### Objective
Reproduce exactly the lines of the material beneath, from the line that contains "panel_nuts();" to the line that contains "obj.matrix_world = world", both included, and no other lines.

### Information provided
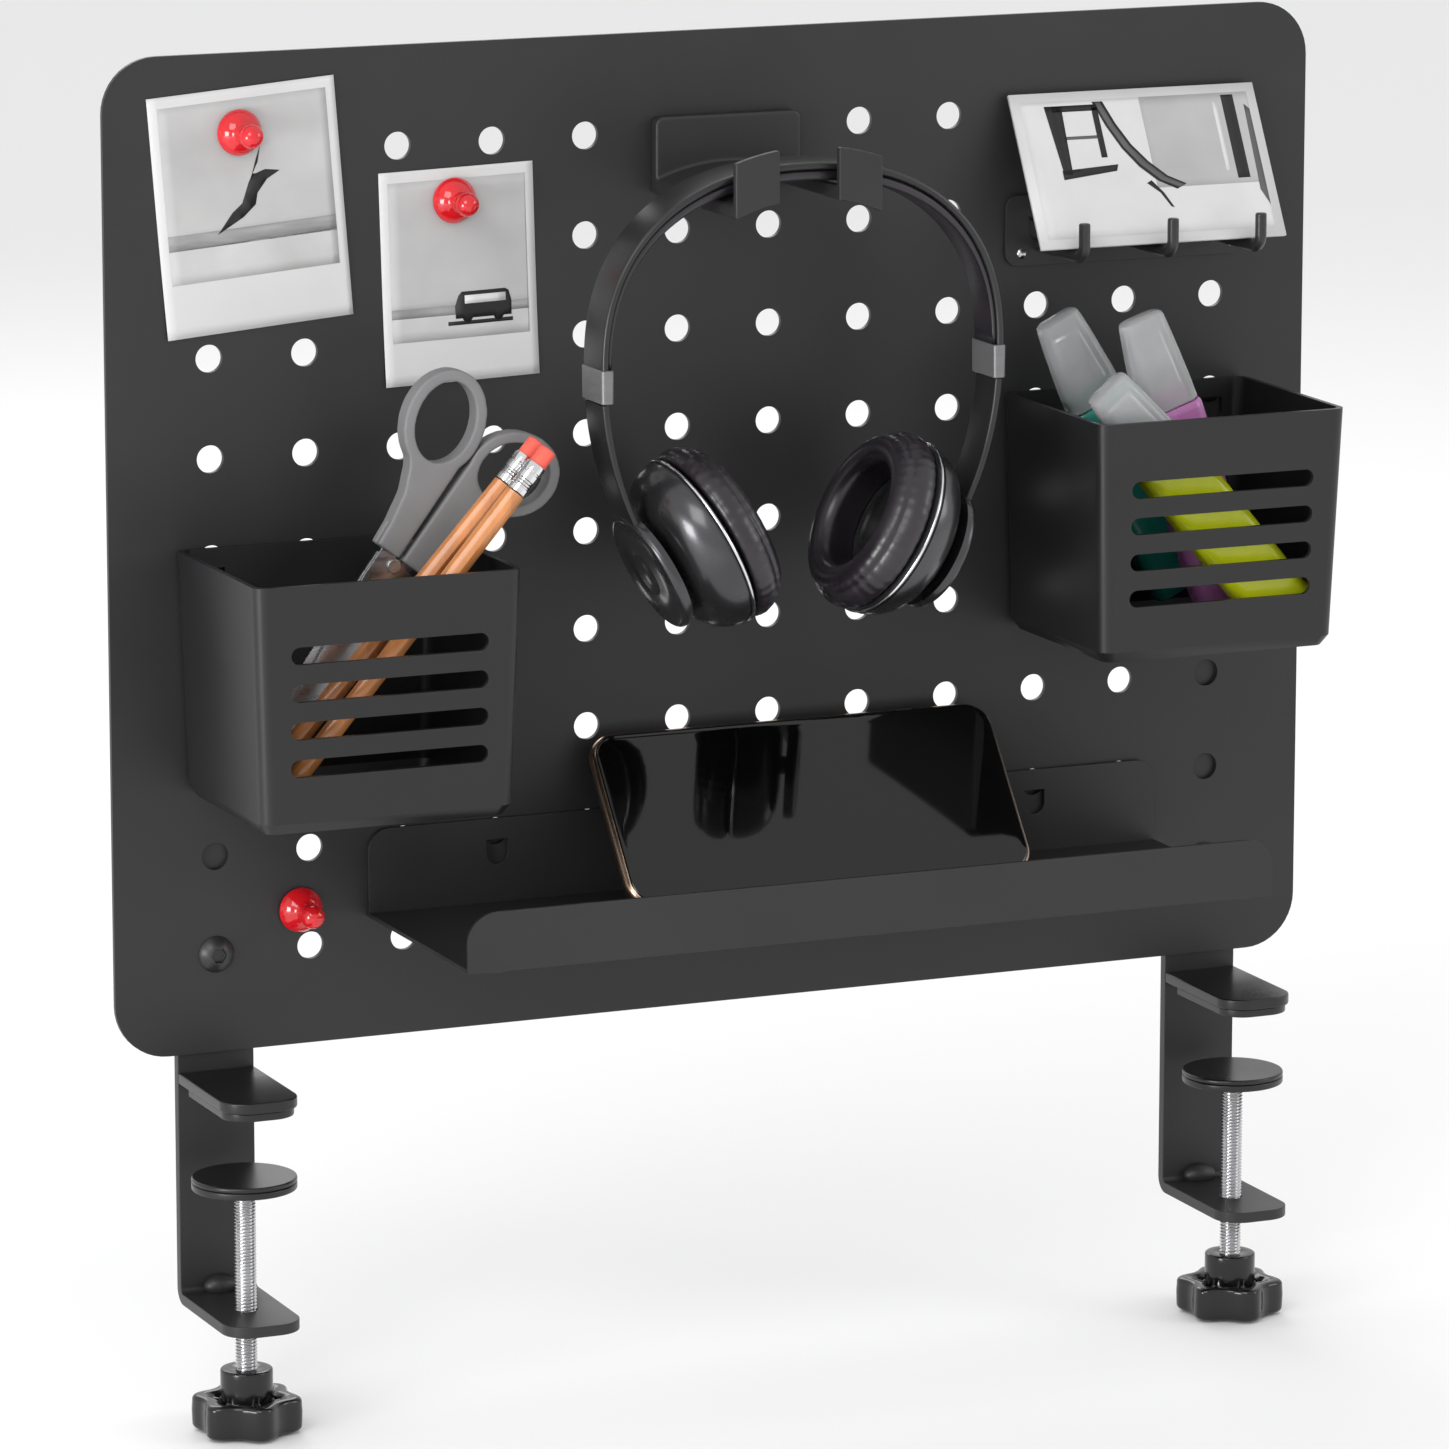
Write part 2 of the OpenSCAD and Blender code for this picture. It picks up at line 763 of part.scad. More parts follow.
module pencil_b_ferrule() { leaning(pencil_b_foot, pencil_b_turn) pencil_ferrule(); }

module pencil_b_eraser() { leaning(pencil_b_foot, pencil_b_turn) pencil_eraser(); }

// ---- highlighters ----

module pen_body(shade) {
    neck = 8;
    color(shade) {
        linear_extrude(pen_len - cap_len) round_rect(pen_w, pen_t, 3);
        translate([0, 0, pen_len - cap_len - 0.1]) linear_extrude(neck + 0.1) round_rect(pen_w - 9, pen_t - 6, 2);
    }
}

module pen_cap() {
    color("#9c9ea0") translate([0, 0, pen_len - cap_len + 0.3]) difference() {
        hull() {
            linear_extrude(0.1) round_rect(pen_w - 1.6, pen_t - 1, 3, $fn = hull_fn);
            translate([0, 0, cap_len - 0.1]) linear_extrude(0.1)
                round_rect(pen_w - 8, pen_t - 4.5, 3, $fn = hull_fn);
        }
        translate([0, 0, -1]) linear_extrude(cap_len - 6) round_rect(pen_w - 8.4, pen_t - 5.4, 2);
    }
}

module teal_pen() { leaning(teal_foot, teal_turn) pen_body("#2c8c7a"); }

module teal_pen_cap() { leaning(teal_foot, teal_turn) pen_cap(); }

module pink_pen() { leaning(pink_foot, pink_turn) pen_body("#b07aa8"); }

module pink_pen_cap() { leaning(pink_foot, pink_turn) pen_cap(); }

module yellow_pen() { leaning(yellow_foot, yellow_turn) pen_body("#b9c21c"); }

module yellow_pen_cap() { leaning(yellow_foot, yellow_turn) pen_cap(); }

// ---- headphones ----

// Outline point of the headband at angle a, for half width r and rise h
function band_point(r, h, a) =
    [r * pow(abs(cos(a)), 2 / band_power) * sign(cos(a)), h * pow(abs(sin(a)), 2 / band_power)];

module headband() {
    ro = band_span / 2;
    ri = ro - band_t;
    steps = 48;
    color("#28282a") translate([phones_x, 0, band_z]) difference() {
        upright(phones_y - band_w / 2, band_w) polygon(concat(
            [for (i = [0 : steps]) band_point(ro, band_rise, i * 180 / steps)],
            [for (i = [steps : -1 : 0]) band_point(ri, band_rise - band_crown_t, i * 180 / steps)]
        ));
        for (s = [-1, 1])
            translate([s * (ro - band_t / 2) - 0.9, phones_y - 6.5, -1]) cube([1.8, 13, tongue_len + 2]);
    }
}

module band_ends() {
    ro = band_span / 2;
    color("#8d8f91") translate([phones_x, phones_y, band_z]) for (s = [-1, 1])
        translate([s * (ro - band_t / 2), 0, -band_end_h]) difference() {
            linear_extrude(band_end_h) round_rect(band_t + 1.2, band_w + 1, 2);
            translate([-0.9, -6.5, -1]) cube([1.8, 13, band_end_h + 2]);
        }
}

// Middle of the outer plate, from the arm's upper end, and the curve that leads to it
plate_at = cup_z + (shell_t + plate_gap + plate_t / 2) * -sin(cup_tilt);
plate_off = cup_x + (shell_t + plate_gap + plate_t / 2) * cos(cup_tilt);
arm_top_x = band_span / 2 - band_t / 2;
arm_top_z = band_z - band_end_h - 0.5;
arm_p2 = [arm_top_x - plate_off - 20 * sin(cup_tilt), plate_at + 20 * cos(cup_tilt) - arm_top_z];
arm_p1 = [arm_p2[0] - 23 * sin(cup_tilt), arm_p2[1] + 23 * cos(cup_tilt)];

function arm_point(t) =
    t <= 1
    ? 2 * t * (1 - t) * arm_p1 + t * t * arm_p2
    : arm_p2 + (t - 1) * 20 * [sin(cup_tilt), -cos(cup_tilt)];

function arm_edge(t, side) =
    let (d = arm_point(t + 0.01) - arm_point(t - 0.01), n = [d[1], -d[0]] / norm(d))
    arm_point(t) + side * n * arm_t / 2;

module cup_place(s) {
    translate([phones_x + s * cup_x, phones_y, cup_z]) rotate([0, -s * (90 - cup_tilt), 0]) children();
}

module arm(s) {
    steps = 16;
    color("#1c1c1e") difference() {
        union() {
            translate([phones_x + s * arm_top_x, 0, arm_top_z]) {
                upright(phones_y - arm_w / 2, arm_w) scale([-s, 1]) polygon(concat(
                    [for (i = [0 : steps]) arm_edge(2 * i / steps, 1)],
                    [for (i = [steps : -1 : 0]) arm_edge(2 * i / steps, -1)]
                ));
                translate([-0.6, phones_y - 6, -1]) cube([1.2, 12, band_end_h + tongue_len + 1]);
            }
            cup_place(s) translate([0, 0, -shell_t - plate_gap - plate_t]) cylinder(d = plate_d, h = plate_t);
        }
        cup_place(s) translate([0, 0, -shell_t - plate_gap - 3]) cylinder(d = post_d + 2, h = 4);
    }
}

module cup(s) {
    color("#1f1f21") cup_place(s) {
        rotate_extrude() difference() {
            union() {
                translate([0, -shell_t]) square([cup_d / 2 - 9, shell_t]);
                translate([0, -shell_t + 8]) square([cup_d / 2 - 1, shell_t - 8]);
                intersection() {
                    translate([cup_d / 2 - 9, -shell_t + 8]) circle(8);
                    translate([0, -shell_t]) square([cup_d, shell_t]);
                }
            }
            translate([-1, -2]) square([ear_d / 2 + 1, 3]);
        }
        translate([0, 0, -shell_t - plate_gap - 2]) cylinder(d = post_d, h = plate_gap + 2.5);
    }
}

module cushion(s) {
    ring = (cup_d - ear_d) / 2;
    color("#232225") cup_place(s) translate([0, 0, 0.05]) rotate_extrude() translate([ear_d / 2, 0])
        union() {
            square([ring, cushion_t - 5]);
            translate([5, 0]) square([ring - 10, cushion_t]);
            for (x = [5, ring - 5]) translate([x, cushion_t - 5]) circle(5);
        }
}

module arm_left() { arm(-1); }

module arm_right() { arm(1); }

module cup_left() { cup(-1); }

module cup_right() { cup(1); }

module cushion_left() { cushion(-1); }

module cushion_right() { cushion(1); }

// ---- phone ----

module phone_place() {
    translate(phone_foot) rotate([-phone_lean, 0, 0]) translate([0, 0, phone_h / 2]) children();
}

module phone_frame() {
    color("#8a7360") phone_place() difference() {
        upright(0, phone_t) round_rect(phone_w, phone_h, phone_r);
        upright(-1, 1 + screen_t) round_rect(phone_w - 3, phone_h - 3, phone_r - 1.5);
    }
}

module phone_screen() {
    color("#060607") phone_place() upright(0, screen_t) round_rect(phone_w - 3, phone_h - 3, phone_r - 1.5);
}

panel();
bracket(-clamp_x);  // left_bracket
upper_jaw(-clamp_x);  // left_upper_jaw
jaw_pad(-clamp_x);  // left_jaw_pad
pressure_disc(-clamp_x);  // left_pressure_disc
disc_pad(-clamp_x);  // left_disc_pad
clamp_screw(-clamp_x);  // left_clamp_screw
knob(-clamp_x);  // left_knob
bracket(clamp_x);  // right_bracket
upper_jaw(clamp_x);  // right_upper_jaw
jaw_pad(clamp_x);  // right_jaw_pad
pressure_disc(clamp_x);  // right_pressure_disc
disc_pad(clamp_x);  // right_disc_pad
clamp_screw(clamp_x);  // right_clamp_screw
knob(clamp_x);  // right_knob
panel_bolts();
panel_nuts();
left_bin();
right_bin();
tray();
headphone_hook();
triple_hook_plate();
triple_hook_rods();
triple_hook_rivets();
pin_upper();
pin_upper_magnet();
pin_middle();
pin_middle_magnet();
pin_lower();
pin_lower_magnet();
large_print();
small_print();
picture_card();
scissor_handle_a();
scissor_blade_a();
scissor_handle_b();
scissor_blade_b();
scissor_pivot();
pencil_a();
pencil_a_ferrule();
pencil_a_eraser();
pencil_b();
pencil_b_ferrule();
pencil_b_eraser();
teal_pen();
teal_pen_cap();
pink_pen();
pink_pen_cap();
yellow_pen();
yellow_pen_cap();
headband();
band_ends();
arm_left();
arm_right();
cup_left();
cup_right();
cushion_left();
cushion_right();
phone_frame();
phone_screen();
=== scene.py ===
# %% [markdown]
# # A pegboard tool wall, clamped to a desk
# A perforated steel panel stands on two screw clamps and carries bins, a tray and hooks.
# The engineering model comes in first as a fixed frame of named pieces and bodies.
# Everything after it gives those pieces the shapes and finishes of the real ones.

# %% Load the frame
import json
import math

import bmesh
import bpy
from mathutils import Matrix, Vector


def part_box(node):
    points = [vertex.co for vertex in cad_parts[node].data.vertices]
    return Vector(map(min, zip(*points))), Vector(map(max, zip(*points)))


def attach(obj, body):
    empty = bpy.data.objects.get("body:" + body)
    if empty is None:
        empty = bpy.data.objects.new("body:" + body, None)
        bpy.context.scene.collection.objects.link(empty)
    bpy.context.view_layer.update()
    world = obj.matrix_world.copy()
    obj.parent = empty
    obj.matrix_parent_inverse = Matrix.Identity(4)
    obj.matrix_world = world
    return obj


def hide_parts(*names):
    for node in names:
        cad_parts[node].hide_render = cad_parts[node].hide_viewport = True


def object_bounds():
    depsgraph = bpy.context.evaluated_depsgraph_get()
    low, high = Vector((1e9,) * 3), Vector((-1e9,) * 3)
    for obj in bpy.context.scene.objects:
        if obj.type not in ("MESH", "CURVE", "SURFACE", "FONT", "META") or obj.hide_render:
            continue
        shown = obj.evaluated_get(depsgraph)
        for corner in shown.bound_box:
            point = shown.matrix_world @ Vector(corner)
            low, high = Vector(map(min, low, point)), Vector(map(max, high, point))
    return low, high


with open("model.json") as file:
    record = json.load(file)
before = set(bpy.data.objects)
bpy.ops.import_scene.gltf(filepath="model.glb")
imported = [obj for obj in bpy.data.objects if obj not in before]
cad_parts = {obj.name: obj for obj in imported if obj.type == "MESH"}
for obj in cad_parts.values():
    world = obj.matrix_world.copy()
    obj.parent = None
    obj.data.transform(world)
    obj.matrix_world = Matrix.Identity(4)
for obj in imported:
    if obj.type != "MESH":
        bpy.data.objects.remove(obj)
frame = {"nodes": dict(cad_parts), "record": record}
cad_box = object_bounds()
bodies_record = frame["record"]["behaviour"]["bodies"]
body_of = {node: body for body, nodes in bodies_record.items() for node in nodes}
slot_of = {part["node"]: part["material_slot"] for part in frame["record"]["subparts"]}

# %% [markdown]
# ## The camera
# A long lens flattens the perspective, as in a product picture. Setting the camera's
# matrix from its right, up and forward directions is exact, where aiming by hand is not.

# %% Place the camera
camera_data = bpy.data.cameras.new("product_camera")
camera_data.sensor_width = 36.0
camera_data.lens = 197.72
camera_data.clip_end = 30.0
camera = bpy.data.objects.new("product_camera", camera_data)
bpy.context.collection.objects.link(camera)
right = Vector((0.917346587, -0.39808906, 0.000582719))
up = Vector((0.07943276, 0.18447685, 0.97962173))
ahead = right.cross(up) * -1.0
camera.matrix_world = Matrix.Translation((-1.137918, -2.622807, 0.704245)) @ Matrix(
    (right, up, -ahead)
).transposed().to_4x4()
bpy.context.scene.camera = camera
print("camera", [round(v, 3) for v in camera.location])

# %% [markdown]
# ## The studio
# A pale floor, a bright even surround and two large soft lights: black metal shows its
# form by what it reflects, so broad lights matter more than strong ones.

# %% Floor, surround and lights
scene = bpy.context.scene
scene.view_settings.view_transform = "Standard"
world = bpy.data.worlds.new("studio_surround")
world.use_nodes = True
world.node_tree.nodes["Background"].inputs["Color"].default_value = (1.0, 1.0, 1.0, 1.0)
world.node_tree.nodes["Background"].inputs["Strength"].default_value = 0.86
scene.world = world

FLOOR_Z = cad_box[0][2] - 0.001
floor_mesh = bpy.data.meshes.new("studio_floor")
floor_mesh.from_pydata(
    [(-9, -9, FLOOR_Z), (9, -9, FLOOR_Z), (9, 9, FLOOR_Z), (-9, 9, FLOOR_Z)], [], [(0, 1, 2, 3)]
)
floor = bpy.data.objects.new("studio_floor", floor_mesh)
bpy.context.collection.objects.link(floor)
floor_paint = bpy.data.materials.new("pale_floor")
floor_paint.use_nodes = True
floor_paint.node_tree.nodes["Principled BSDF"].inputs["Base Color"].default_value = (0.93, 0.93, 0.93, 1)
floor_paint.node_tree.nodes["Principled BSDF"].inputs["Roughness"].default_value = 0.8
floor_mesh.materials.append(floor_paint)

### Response
panel_nuts();
left_bin();
right_bin();
tray();
headphone_hook();
triple_hook_plate();
triple_hook_rods();
triple_hook_rivets();
pin_upper();
pin_upper_magnet();
pin_middle();
pin_middle_magnet();
pin_lower();
pin_lower_magnet();
large_print();
small_print();
picture_card();
scissor_handle_a();
scissor_blade_a();
scissor_handle_b();
scissor_blade_b();
scissor_pivot();
pencil_a();
pencil_a_ferrule();
pencil_a_eraser();
pencil_b();
pencil_b_ferrule();
pencil_b_eraser();
teal_pen();
teal_pen_cap();
pink_pen();
pink_pen_cap();
yellow_pen();
yellow_pen_cap();
headband();
band_ends();
arm_left();
arm_right();
cup_left();
cup_right();
cushion_left();
cushion_right();
phone_frame();
phone_screen();
=== scene.py ===
# %% [markdown]
# # A pegboard tool wall, clamped to a desk
# A perforated steel panel stands on two screw clamps and carries bins, a tray and hooks.
# The engineering model comes in first as a fixed frame of named pieces and bodies.
# Everything after it gives those pieces the shapes and finishes of the real ones.

# %% Load the frame
import json
import math

import bmesh
import bpy
from mathutils import Matrix, Vector


def part_box(node):
    points = [vertex.co for vertex in cad_parts[node].data.vertices]
    return Vector(map(min, zip(*points))), Vector(map(max, zip(*points)))


def attach(obj, body):
    empty = bpy.data.objects.get("body:" + body)
    if empty is None:
        empty = bpy.data.objects.new("body:" + body, None)
        bpy.context.scene.collection.objects.link(empty)
    bpy.context.view_layer.update()
    world = obj.matrix_world.copy()
    obj.parent = empty
    obj.matrix_parent_inverse = Matrix.Identity(4)
    obj.matrix_world = world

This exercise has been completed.